Extinct genus of insects

Brevivulva is an extinct genus of parasitic wasp in the Eupelmidae subfamily Neanastatinae and contains the single species Brevivulva electroma. The genus is solely known from the Early Eocene Baltic amber deposits in the Baltic Sea region of Europe.

==History and classification==
Brevivulva electroma is known only from one fossil, the holotype, number "AMNH BaJWJ-408", which is a single female specimen preserved near the end of a triangular amber block 21 by 5 mm in size. The block is currently residing in the American Museum of Natural History paleoentomology collections in New York City. B. electroma was first studied by Gary A.P. Gibson, with his 2009 type description being published in the journal ZooKeys. The generic name combines the Latin words brevis, meaning "short", and vulva, meaning "cover" or "wrapper" and refers to the short length of the hypopygium in comparison to the modern genus Lambdobregma. The specific epithet "electroma" derives from the Latin electrum "amber".

==Description==
Brevivulva electroma is 3.25 mm in length when the ovipositor is included and is a uniform dark color with a faint metallic green cast to the mesosoma at certain angles. Several areas on the female are obscured, with the mouth, lower half of the face and underside of the gaster to the rear of the hypopygium having thin coatings of white mold. The forewings are uniformly hyaline in coloration and highly setose along the front edge of the wing margin in the costal cell. Beyond the parastigma the setae grow sparse and the wing apex is apparently bare.

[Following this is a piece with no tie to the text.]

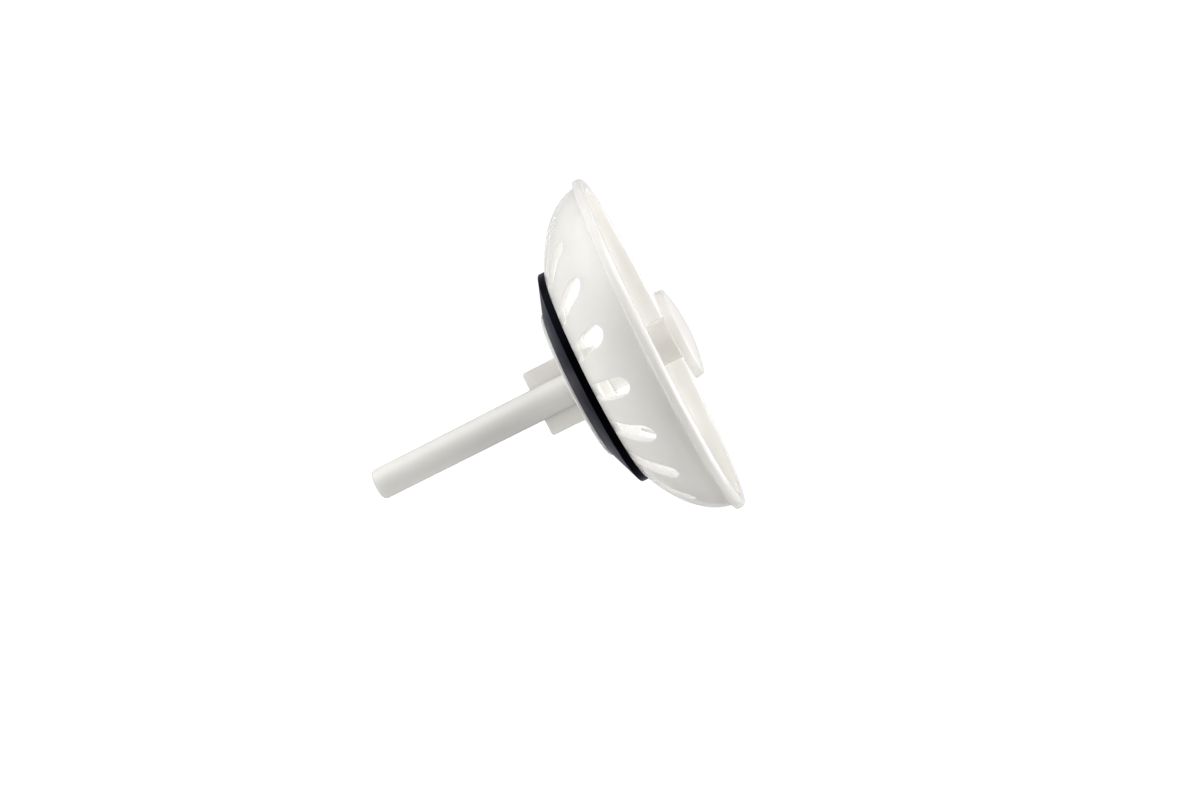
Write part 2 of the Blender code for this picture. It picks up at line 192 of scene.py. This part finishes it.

The overall structure of and general appearance is very similar to that of living species in the genus Lambdobregma. This includes Brevivulva having a prepectus which is notably an elongate triangular shape and that narrows quickly towards the rear. However, a number of features set Brevivulva and Lambdobregma apart. Most distinctly Lambdobregma possesses a hypopygium which extends almost all the way to the tip of the gaster, whereas the hypopygium in Brevivulva extends only half the length of the gaster. Due to the stiff, exerted shape of the ovipositor sheath, Gibson postulated that Brevivulva electroma was parasitic on woodboring beetles or other hosts with similar habits of concealment.